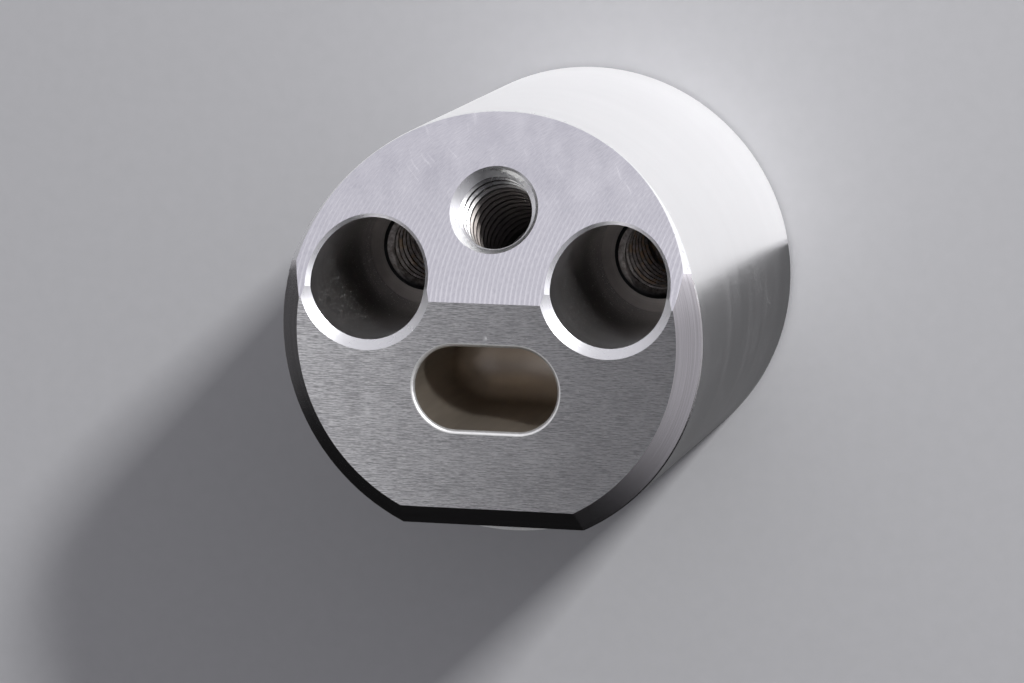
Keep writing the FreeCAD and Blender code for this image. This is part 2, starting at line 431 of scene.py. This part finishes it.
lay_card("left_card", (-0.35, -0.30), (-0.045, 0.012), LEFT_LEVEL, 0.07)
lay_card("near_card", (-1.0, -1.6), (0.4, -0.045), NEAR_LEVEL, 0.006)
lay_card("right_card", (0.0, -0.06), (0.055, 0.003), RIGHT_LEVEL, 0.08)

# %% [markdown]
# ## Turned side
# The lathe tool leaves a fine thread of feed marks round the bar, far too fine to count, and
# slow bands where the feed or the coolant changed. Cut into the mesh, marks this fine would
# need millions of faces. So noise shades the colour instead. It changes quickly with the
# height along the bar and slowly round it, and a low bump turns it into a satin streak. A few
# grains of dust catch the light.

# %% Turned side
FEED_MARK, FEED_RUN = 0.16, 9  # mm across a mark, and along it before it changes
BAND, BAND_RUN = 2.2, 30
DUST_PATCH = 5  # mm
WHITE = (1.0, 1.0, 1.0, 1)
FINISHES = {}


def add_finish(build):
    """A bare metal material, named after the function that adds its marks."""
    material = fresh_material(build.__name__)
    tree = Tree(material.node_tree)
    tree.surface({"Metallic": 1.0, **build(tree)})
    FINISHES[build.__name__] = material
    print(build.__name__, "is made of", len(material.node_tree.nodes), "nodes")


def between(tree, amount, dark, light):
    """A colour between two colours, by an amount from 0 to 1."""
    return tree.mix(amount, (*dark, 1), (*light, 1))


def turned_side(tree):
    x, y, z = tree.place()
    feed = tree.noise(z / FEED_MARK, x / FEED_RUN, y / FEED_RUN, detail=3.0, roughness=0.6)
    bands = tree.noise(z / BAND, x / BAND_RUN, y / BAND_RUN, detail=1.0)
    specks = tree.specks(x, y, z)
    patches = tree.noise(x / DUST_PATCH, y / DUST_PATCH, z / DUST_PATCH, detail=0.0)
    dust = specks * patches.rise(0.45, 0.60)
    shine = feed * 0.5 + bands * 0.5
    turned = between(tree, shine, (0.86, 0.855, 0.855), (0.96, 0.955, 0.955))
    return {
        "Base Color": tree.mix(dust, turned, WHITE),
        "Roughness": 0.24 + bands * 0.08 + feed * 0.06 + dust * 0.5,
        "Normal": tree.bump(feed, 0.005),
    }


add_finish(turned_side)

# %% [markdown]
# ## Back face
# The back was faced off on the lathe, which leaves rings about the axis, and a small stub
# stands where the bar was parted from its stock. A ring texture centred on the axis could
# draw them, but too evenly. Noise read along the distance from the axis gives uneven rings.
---
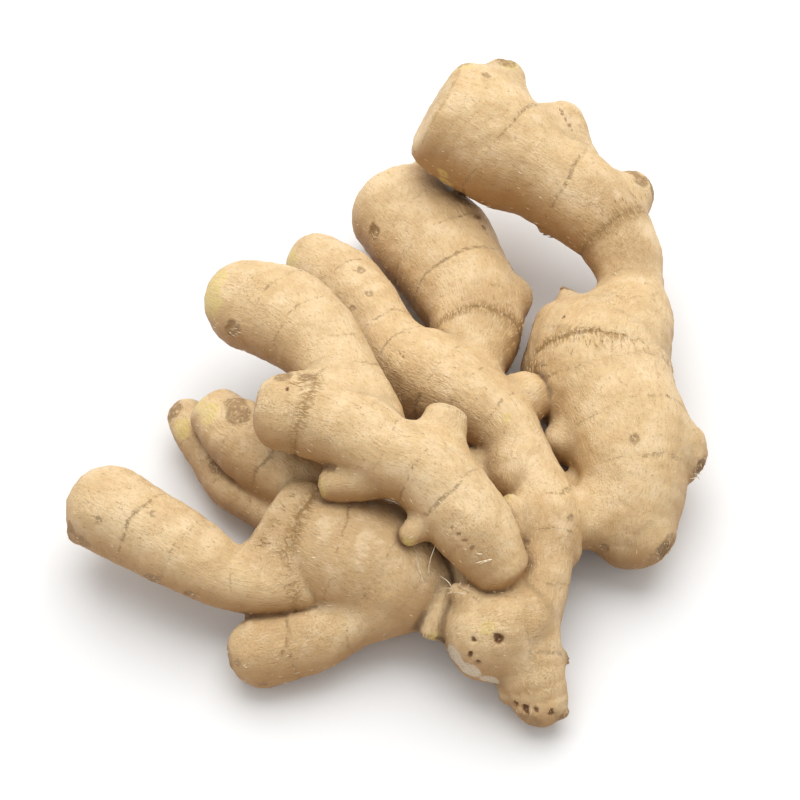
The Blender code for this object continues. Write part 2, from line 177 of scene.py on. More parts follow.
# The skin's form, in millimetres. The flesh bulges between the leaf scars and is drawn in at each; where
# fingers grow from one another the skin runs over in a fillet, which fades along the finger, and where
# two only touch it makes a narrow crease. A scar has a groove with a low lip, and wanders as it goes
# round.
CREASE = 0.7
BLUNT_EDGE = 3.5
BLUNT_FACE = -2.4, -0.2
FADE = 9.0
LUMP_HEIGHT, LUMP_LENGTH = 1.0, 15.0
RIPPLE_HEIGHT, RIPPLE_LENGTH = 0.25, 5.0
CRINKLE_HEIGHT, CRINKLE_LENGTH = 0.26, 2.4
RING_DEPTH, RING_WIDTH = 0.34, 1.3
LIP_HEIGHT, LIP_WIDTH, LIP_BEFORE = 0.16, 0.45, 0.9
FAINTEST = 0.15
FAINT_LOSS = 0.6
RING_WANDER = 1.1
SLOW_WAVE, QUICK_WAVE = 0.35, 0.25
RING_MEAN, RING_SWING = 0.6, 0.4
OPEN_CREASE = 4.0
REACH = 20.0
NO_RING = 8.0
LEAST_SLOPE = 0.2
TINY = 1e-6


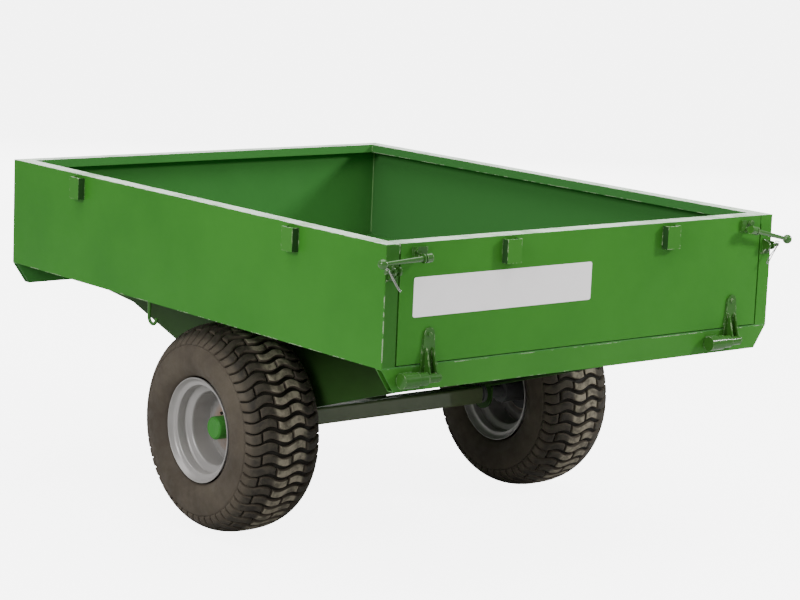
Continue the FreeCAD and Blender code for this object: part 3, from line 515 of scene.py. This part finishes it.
==
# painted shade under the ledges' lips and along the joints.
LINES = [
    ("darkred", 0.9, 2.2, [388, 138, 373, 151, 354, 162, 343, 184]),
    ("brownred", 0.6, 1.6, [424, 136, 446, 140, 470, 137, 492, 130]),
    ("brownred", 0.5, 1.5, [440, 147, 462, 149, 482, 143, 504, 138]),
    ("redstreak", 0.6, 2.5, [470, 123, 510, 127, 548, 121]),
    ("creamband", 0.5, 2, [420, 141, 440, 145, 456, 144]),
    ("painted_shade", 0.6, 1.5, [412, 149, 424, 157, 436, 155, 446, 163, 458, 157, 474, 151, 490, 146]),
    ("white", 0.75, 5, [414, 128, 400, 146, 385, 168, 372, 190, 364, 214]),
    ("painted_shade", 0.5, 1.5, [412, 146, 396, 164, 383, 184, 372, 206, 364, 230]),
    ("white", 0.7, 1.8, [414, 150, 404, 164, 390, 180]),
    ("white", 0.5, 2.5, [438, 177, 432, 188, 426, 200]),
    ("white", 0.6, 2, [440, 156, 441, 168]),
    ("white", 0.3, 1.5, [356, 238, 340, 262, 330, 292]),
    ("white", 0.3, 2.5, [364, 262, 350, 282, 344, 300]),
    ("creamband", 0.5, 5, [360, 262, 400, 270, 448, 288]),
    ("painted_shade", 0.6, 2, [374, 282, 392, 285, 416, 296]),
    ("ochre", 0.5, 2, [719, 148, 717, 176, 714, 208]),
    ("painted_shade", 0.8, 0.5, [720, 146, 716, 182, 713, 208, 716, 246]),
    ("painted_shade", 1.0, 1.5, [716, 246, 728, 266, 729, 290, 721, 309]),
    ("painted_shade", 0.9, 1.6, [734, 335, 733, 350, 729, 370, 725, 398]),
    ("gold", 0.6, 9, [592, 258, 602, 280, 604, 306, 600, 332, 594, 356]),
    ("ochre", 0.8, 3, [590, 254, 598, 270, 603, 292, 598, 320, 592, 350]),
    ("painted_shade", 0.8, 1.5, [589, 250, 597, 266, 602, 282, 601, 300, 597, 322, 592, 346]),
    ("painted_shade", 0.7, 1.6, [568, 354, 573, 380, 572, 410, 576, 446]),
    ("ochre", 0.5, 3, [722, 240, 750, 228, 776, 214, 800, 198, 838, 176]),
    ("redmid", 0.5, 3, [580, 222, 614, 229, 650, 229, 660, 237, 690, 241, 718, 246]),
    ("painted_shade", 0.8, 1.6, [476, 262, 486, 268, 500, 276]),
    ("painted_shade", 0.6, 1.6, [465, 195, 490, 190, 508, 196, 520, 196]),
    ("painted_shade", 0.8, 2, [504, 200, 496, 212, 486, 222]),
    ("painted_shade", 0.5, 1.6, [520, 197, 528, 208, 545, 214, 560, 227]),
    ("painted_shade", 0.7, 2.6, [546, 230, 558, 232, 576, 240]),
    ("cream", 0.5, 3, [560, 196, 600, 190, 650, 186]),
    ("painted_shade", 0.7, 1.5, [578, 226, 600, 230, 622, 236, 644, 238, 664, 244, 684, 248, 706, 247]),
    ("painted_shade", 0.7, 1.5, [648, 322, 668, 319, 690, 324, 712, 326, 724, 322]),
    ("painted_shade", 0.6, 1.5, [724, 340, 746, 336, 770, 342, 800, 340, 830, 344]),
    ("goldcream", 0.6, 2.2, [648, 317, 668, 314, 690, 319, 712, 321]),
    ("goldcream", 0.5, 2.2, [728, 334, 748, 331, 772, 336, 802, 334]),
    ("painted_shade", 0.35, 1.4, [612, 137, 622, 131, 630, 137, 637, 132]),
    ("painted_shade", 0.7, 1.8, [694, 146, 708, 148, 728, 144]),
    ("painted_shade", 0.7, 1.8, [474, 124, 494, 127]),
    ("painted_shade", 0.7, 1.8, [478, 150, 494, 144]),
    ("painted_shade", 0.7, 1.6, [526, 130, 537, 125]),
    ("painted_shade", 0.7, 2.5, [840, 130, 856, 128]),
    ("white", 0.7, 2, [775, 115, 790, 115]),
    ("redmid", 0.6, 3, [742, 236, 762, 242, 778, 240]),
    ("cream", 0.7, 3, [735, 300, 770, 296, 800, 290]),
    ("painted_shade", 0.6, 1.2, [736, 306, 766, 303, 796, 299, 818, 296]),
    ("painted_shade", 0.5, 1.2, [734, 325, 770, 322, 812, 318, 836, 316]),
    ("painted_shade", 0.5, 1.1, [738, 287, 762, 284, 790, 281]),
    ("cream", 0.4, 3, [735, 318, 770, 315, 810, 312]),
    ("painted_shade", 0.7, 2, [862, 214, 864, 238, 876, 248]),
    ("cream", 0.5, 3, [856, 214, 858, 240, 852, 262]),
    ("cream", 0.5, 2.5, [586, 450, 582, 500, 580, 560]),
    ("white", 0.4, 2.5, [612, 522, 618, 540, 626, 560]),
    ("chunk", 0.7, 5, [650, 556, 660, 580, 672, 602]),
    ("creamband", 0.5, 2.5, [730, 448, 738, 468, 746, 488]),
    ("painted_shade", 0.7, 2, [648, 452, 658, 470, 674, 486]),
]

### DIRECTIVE
Repeat exactly the lines from the one that contains "Keep writing the" through the one that contains "0.003), RIGHT_LEVEL, 0.08)", and only those.

### EXERCISE OUTPUT
Keep writing the FreeCAD and Blender code for this image. This is part 2, starting at line 431 of scene.py. This part finishes it.
lay_card("left_card", (-0.35, -0.30), (-0.045, 0.012), LEFT_LEVEL, 0.07)
lay_card("near_card", (-1.0, -1.6), (0.4, -0.045), NEAR_LEVEL, 0.006)
lay_card("right_card", (0.0, -0.06), (0.055, 0.003), RIGHT_LEVEL, 0.08)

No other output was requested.